In the past, the socialization of Tswana children was the responsibility of the family, but nowadays this is done at least partly by the educational system. Thus far, schools have not been able to control premarital sexual activity and pregnancy. The Ministry of Education requires pregnant schoolgirls to drop out of school for a period of one year. However, the large number of girls who leave school because of pregnancy indicates that this rule is not effective in deterring premarital sexual relations. The recent incorporation of family life education in the school curricula may help better prepare adolescents for adult life and increase more responsible sexual behavior.

In contemporary Tswana society, it is accepted that boys and girls will be fully sexually experienced. Few girls are virgins upon marriage, although girls are expected to be discreet in their love affairs. Youths who are unable to find a lover are disrespected by their peers. Parents may even condone premarital sexual relationships. When unmarried youths come to see a girl, it is considered good form for the parents to leave them alone after a while (although the parents may tell a boy that he is not welcome if they do not like him). If a girl accepts a boy as her lover, it is common for him to visit her regularly, and to spend the night with her. The fact that older children now have separate huts facilitates such affairs, and calling on a girl has become an established part of modern courtship. Such informal relationships may last for several months, or even as long as a year. Following engagement a girl is expected to be at home at night so that her fiancé can visit her, as he is expected to do. Commonly, the boy will stay alone with the girl in her hut at night, and they will sleep together without objection from her parents (if that was not already the case).
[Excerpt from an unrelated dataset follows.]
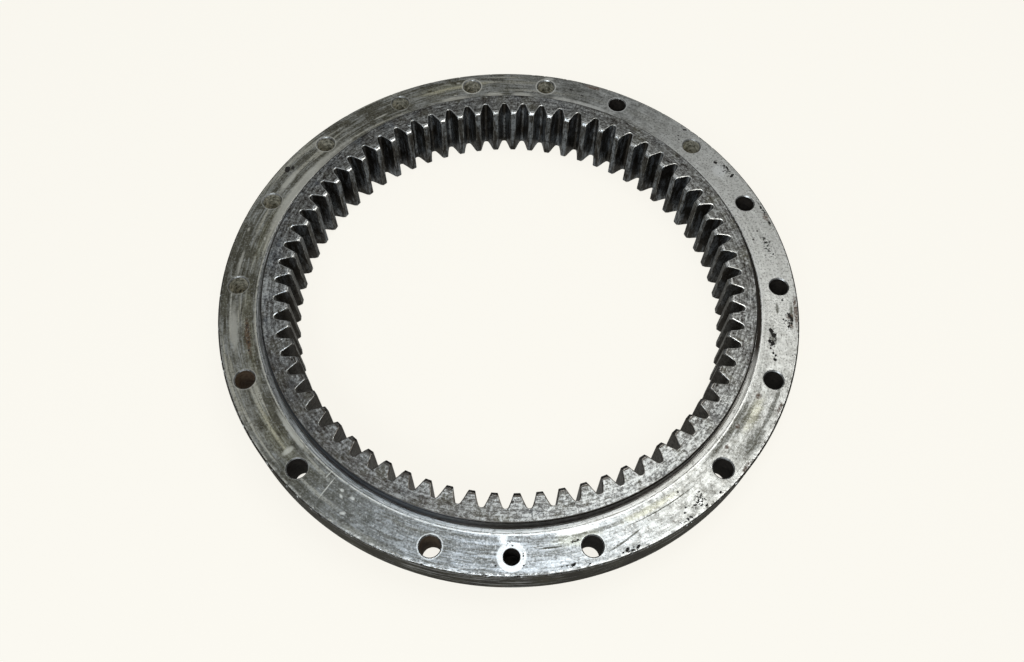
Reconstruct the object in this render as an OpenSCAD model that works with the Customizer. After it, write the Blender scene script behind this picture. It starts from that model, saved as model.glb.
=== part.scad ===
// Internal ring gear with a bolting flange, turned and toothed from one forging.
// The origin is on the gear axis at the lower end face, with +Z along the axis.
// The small blind hole lies towards -Y. Angles are degrees clockwise from +Y, seen from above.

/* [Teeth] */
// Number of internal teeth
tooth_count = 69; // [50:1:90]
// Gear module, the pitch diameter over the number of teeth
tooth_module = 4.5; // [3:0.25:6]
// Pressure angle of the involute flanks
pressure_angle = 20; // [18:0.5:24]
// Height of a tooth inside the pitch circle, in modules
addendum_factor = 1; // [0.8:0.05:1.1]
// Depth of a gap outside the pitch circle, in modules
dedendum_factor = 1.25; // [1.1:0.05:1.35]
// Radius in the corners at the root of a gap
root_fillet = 1.8; // [0.4:0.1:1.9]
// Radial width of the lead-in chamfer at the tooth ends
tip_chamfer_w = 2.4; // [0.5:0.1:3.5]
// Axial depth of the lead-in chamfer at the tooth ends
tip_chamfer_h = 1.2; // [0.5:0.1:3]
// Angle of the first gap from +Y
first_gap_angle = 3.9; // [0:0.1:5]

/* [Registers] */
// Metal between the roots of the gaps and the outside of the locating registers
register_wall = 9.125; // [8:0.125:12]
// Height of each register over its flange face
register_h = 7.5; // [5:0.5:12]
// Chamfer on the outer edge of each register
register_chamfer = 0.8; // [0.3:0.1:2]

/* [Flange] */
// Metal between the bolt circle and the rim
bolt_margin = 12; // [9:0.5:20]
// Thickness of the flange between its bolting faces
flange_t = 28.5; // [24:0.5:40]
// Chamfer on the rim
rim_chamfer = 0.8; // [0.3:0.1:2]
// Radial width of the shallow relief round the register
relief_w = 4.3; // [3:0.1:5.5]
// Depth of the shallow relief
relief_depth = 0.4; // [0.2:0.1:1]
// Radial width of the tool groove at the foot of the register
groove_w = 1.3; // [0.8:0.1:2]
// Depth of the tool groove below the relief
groove_depth = 0.8; // [0.3:0.1:1.5]

/* [Bolt holes] */
// Distance from the register out to the circle through the hole centres
bolt_offset = 18; // [15:0.5:24]
// Diameter of a bolt hole
bolt_hole_d = 13; // [9:0.5:13.5]
// Chamfer at both mouths of a bolt hole
bolt_hole_chamfer = 0.75; // [0.25:0.25:1.25]
// Angle of the first pair of holes, each side of +Y
first_pair_angle = 9; // [5:0.5:14]
// Angle of the second pair
second_pair_angle = 27; // [22:0.5:34]
// Angle of the third pair
third_pair_angle = 48; // [42:0.5:58]
// Angle of the first of the evenly spaced side holes
side_pair_angle = 67.5; // [65:0.5:72]
// Angle between neighbouring side holes
side_pair_step = 22.5; // [18:0.5:24]
// Number of evenly spaced side holes on each side
side_pair_count = 4; // [1:1:4]
// Angle between the small hole and the bolt hole each side of it
near_pair_offset = 15; // [10:0.5:22]

/* [Small hole] */
// Diameter of the small blind hole
small_hole_d = 10.2; // [6:0.1:12]
// Depth of its straight wall
small_hole_depth = 17; // [8:0.5:20]
// Angle of the drill point at its bottom
drill_point_angle = 118; // [90:1:140]
// Width of the drill's chisel edge, which leaves a flat spot in the middle of the bottom
drill_web = 1; // [0.5:0.1:2]
// Width of the edge break at its mouth
small_hole_chamfer = 0.3; // [0.1:0.1:1]

/* [Hidden] */

$fn = 180;
// How far a cutting shape runs past the face that it opens
cut_over = 2;
// How far a gap's involute runs on inside the tip circle
flank_lead = 0.8;
// Straight steps along one involute flank, and round one root corner
flank_steps = 7;
fillet_steps = 4;
// Least half width of the flat that is left between the two root corners
root_flat = 0.05;

total_h = flange_t + 2 * register_h;
flange_top = register_h + flange_t;

pitch_r = tooth_count * tooth_module / 2;
base_r = pitch_r * cos(pressure_angle);
tip_r = pitch_r - addendum_factor * tooth_module;
root_r = pitch_r + dedendum_factor * tooth_module;
pitch_angle = 360 / tooth_count;

register_r = root_r + register_wall;
bolt_circle_r = register_r + bolt_offset;
flange_r = bolt_circle_r + bolt_margin;
right_pairs = concat(
    [first_pair_angle, second_pair_angle, third_pair_angle],
    [for (i = [0 : side_pair_count - 1]) side_pair_angle + i * side_pair_step],
    [180 - near_pair_offset]
);
bolt_angles = concat(right_pairs, [for (a = right_pairs) -a]);

// Involute function of an angle, in degrees
function involute(a) = tan(a) * 180 / PI - a;

// Half the angular width of a gap at radius r
function gap_half_angle(r) =
    90 / tooth_count + involute(pressure_angle) - involute(acos(base_r / r));

// Point on the right flank of a gap that is centred on +Y
function flank_point(r) = r * [sin(gap_half_angle(r)), cos(gap_half_angle(r))];

// The flank leans away from the gap's middle by this angle where it meets the root
root_lean = acos(base_r / root_r) - gap_half_angle(root_r);
root_corner = flank_point(root_r);
fillet_reach = 1 / cos(root_lean) - tan(root_lean);
fillet_r = min(root_fillet, (root_corner[0] - root_flat) / fillet_reach);
fillet_centre = [root_corner[0] - fillet_r * fillet_reach, root_corner[1] - fillet_r];
flank_start_r = tip_r - flank_lead;
flank_end_r = root_r - fillet_r * (1 - sin(root_lean));

// Right half of one gap, from inside the tip circle out to the root
function half_gap() = concat(
    [flank_point(flank_start_r) * (tip_r - cut_over) / flank_start_r],
    [for (i = [0 : flank_steps - 1])
        flank_point(flank_start_r + i * (flank_end_r - flank_start_r) / flank_steps)],
    [for (i = [0 : fillet_steps])
        let (a = root_lean + i * (90 - root_lean) / fillet_steps)
        fillet_centre + fillet_r * [cos(a), sin(a)]]
);

function turned(p, a) = [
    p[0] * cos(a) + p[1] * sin(a),
    p[1] * cos(a) - p[0] * sin(a)
];

// Outline of all the gaps in one run round the bore
function gaps_outline() = [
    for (k = [0 : tooth_count - 1])
        let (
            a = first_gap_angle + k * pitch_angle,
            right = half_gap(),
            last = len(right) - 1,
            left = [for (p = right) [-p[0], p[1]]]
        )
        for (p = concat(left, [for (i = [last : -1 : 0]) right[i]]))
            turned(p, a)
];

// Upper half of the turned section, from the middle of the flange to the end face
function half_section() = [
    [tip_r, 0],
    [tip_r, total_h / 2 - tip_chamfer_h],
    [tip_r + tip_chamfer_w, total_h / 2],
    [register_r - register_chamfer, total_h / 2],
    [register_r, total_h / 2 - register_chamfer],
    [register_r, flange_t / 2 - relief_depth - groove_depth],
    [register_r + groove_w, flange_t / 2 - relief_depth - groove_depth],
    [register_r + groove_w, flange_t / 2 - relief_depth],
    [register_r + relief_w, flange_t / 2 - relief_depth],
    [register_r + relief_w, flange_t / 2],
    [flange_r - rim_chamfer, flange_t / 2],
    [flange_r, flange_t / 2 - rim_chamfer],
    [flange_r, 0]
];

module turned_blank() {
    half = half_section();
    last = len(half) - 1;
    lower = [for (i = [last - 1 : -1 : 1]) [half[i][0], -half[i][1]]];
    translate([0, 0, total_h / 2])
        rotate_extrude()
            polygon(concat(half, lower));
}

module tooth_gaps() {
    translate([0, 0, -cut_over])
        linear_extrude(height = total_h + 2 * cut_over)
            polygon(gaps_outline());
}

module at_flange_angle(a) {
    rotate([0, 0, -a])
        translate([0, bolt_circle_r, 0])
            children();
}

// A cone that breaks the edge of a hole whose mouth is at z = 0 and opens upwards
module mouth_cone(d, chamfer) {
    translate([0, 0, -chamfer])
        cylinder(h = chamfer + cut_over, d1 = d, d2 = d + 2 * (chamfer + cut_over));
}

module bolt_hole() {
    translate([0, 0, register_h - cut_over])
        cylinder(h = flange_t + 2 * cut_over, d = bolt_hole_d);
    translate([0, 0, flange_top])
        mouth_cone(bolt_hole_d, bolt_hole_chamfer);
    translate([0, 0, register_h])
        mirror([0, 0, 1])
            mouth_cone(bolt_hole_d, bolt_hole_chamfer);
}

module small_hole() {
    point_h = (small_hole_d - drill_web) / 2 / tan(drill_point_angle / 2);
    translate([0, 0, flange_top]) {
        translate([0, 0, -small_hole_depth])
            cylinder(h = small_hole_depth + cut_over, d = small_hole_d);
        translate([0, 0, -small_hole_depth - point_h])
            cylinder(h = point_h, d1 = drill_web, d2 = small_hole_d);
        mouth_cone(small_hole_d, small_hole_chamfer);
    }
}

module ring_gear() {
    color([0.55, 0.55, 0.54])
        difference() {
            turned_blank();
            tooth_gaps();
            for (a = bolt_angles)
                at_flange_angle(a) bolt_hole();
            at_flange_angle(180) small_hole();
        }
}

ring_gear();
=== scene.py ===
"""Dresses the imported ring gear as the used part: one turned steel forging with a toothed bore.

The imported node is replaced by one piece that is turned, toothed, drilled and worn here.
Sizes are in metres. Angles on the ring are degrees clockwise from +Y, seen from above.
"""

import math
import random

import bpy
from bpy.props import FloatProperty, FloatVectorProperty, IntProperty, PointerProperty
from mathutils import Matrix, Vector


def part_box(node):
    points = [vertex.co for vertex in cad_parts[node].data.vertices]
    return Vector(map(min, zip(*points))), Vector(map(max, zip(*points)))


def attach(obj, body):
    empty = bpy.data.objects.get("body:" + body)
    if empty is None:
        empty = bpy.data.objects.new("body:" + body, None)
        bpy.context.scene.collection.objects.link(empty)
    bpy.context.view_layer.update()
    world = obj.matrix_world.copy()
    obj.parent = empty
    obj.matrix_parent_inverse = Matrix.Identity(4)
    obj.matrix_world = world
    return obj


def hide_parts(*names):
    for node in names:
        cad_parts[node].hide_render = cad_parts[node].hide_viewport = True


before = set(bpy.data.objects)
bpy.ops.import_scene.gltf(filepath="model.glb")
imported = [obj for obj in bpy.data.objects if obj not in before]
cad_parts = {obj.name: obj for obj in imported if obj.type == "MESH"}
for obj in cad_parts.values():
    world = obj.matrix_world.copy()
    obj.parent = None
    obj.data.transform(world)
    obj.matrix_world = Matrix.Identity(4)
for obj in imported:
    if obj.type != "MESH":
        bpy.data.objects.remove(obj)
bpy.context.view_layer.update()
LOW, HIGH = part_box("ring_gear")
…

A number of factors can be identified that may help explain contemporary premarital sexual relationships. The decline of polygyny and the absence of many young men at labor centers, reduce the chances that women can marry early, and makes them more willing to accept the advances of a lover. A girl who really likes a boy typically complies with his wishes to sleep with her in order to prevent that he moves to another girl, although it is proper for her to refuse the first time he asks. With the increasing emphasis on monogamy, many men also expect their girlfriends to prove their fertility before they will commit to marriage.

Financial hardship and aspirations may further entice young women (and sometimes men) to engage in premarital sexual relationships with partners of better socio-economic status. Many young women hope to be rich, and due to the lack of employment opportunities some women are tempted to engage in a relationship, and perhaps live with, a man who can provide for them. Wage migration to towns has allowed young men to become financially independent, and has made it easy for young men to attract and seduce women.

In this context, it is not surprising that sexual relations, marriage, and childbearing have become separated. It is common for unmarried women to be sexually active and have children, and there are a significant number of women who have children with different fathers. As Mulindi remarks:
“…for the women sex may function as a source of employment, a method for educating children and bringing up a family, a method for establishing ownership or proprietary rights in a relationship, or as a means of acquiring much needed tangible or emotional support.”